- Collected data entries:

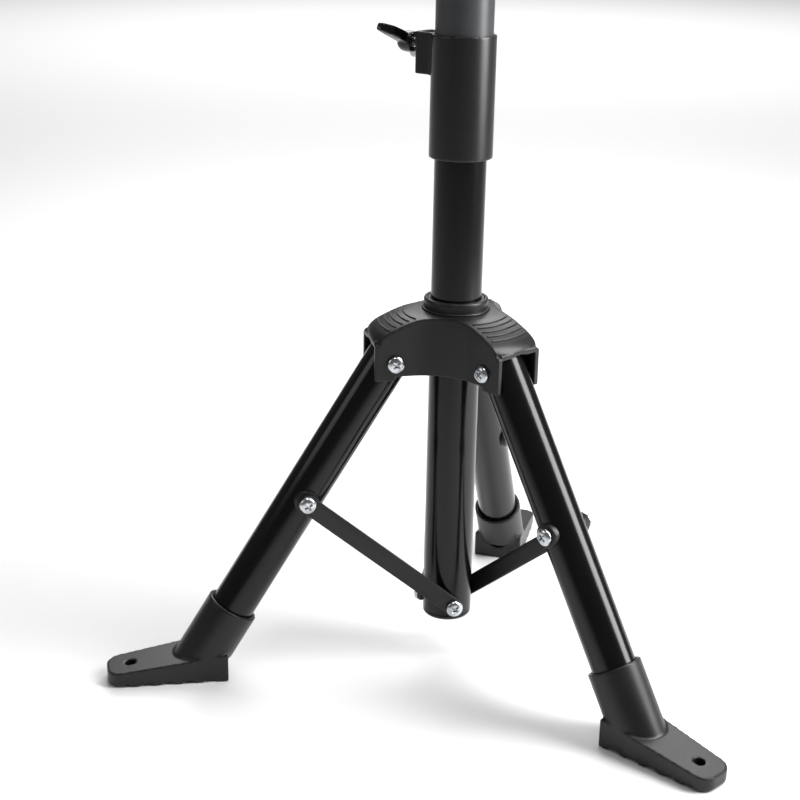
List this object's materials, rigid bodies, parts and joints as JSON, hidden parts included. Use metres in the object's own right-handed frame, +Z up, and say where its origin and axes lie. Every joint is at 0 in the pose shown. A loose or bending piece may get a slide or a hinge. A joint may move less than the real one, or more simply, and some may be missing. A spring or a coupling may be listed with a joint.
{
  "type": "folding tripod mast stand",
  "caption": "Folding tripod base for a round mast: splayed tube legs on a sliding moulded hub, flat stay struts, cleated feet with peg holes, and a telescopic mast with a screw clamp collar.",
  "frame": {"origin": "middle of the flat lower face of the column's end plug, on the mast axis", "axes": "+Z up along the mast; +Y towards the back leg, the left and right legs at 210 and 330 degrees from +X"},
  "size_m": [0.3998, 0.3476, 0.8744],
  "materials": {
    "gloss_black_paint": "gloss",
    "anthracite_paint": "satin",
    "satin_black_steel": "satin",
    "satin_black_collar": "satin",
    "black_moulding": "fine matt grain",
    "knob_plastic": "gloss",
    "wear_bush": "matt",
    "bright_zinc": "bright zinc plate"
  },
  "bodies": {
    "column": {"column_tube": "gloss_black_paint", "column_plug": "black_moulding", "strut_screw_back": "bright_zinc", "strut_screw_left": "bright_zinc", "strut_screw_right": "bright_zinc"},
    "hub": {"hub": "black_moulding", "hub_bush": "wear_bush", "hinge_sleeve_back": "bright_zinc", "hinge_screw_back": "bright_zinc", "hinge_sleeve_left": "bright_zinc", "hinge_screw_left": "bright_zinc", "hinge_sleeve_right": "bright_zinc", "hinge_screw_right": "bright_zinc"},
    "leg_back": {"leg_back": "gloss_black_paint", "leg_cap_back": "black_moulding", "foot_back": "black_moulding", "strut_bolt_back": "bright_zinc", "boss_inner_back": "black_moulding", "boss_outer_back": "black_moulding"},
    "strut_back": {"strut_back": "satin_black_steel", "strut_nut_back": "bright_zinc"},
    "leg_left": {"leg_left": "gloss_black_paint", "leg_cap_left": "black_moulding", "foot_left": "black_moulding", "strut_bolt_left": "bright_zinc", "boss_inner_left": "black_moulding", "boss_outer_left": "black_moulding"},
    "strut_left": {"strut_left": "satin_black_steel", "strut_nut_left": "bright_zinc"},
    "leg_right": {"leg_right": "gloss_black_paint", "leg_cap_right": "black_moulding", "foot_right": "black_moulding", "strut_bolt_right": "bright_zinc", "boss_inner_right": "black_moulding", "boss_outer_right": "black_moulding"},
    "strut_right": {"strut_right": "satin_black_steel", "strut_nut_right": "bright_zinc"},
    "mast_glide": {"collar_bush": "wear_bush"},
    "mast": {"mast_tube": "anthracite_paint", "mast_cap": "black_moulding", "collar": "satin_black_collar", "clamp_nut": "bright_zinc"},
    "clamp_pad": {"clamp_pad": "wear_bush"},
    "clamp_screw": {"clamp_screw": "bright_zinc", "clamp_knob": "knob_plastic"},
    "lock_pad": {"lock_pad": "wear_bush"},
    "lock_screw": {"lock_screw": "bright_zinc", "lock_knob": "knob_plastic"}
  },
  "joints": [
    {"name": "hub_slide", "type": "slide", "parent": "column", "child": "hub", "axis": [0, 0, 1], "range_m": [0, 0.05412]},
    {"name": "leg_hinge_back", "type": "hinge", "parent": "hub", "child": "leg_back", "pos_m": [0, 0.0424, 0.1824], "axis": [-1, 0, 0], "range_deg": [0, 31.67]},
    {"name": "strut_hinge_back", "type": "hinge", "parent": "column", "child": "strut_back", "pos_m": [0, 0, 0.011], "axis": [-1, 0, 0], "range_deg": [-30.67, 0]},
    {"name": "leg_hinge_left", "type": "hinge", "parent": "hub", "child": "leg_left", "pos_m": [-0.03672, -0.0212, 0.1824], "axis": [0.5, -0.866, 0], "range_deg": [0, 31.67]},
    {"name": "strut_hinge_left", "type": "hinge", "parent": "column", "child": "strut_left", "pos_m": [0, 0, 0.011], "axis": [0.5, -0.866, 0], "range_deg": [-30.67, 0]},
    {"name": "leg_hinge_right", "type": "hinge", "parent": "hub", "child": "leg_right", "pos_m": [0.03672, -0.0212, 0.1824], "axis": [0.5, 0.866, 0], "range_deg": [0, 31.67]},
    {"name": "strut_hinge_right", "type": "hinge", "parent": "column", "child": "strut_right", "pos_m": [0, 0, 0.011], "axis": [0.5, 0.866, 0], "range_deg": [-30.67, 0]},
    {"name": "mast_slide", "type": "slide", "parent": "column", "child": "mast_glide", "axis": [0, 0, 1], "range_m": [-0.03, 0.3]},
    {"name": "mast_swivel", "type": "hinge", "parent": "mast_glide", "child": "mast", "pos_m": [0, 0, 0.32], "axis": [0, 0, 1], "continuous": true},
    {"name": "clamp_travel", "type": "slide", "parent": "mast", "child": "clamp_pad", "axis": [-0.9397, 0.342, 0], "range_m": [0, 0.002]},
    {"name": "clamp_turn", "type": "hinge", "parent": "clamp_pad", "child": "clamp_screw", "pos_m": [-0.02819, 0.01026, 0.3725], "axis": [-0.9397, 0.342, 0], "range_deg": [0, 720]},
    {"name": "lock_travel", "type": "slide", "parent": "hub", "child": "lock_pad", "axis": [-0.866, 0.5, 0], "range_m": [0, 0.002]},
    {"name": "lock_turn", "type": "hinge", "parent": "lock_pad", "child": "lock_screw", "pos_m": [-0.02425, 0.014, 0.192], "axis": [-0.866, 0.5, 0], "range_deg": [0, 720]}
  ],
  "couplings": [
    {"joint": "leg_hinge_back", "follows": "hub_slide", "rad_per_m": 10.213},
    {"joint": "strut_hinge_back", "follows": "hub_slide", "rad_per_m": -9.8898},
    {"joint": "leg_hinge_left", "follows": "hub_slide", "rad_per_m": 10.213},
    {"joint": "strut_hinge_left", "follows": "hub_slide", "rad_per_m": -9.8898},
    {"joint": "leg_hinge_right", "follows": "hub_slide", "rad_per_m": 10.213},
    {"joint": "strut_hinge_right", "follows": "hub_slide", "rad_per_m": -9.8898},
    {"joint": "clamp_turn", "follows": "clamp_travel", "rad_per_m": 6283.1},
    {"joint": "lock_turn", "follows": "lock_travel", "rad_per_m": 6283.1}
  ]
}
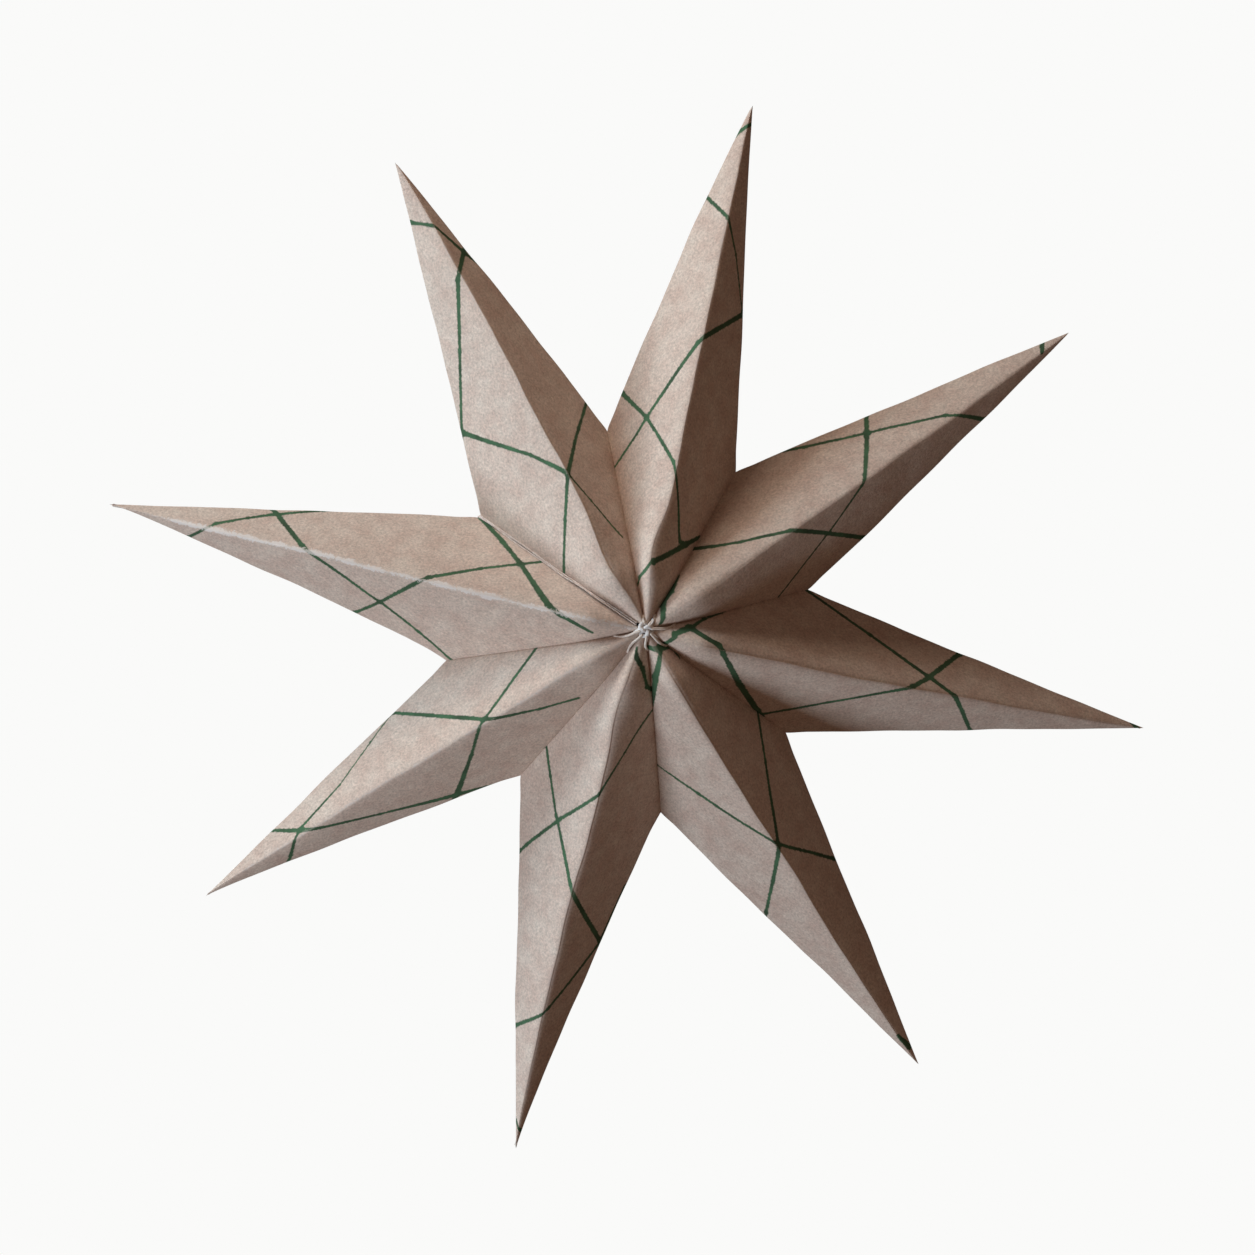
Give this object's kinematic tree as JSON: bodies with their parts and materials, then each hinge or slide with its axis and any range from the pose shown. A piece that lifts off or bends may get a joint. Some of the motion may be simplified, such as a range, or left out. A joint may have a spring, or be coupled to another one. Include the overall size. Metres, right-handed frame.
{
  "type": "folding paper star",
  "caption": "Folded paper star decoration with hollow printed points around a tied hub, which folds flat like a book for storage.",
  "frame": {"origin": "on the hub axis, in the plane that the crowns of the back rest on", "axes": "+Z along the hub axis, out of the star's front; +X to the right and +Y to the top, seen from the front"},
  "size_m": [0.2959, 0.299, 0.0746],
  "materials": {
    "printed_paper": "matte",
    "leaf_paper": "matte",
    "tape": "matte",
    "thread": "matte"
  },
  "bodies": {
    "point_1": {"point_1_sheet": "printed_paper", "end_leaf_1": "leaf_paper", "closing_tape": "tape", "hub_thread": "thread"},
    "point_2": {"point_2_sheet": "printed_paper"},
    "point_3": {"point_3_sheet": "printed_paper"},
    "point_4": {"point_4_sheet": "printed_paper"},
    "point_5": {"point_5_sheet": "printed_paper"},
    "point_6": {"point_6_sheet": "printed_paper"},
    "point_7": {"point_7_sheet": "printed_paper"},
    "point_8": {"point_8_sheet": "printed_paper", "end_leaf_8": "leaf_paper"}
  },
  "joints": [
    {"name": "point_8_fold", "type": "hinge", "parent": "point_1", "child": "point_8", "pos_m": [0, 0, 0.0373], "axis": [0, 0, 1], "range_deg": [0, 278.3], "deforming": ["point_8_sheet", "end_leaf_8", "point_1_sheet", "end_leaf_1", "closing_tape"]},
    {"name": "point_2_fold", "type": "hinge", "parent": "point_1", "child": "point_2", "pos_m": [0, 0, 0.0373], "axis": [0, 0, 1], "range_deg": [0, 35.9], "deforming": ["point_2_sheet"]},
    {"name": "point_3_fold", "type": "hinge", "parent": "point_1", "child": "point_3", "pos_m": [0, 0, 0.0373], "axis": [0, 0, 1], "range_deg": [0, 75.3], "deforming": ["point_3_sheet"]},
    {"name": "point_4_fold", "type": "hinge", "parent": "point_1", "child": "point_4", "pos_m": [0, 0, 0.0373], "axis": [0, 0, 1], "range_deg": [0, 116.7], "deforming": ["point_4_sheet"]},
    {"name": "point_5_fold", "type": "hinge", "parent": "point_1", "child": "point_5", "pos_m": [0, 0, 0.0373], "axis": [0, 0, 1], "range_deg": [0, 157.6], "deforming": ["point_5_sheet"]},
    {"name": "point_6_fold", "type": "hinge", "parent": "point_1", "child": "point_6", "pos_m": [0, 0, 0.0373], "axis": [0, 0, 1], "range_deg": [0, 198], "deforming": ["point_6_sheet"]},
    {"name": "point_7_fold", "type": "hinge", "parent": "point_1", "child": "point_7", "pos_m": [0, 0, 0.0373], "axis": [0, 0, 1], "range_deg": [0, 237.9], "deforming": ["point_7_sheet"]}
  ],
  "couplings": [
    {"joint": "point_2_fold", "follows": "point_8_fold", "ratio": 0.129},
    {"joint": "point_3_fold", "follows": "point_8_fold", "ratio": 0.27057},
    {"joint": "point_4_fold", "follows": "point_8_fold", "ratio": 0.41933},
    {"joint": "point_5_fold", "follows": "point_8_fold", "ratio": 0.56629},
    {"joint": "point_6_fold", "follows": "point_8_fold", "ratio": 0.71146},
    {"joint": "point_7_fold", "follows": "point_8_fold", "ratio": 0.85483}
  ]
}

- Exercise description: Gather each line from the entries above that includes the word "axes".

- Complete output:
List this object's materials, rigid bodies, parts and joints as JSON, hidden parts included. Use metres in the object's own right-handed frame, +Z up, and say where its origin and axes lie. Every joint is at 0 in the pose shown. A loose or bending piece may get a slide or a hinge. A joint may move less than the real one, or more simply, and some may be missing. A spring or a coupling may be listed with a joint.
  "frame": {"origin": "middle of the flat lower face of the column's end plug, on the mast axis", "axes": "+Z up along the mast; +Y towards the back leg, the left and right legs at 210 and 330 degrees from +X"},
  "frame": {"origin": "on the hub axis, in the plane that the crowns of the back rest on", "axes": "+Z along the hub axis, out of the star's front; +X to the right and +Y to the top, seen from the front"},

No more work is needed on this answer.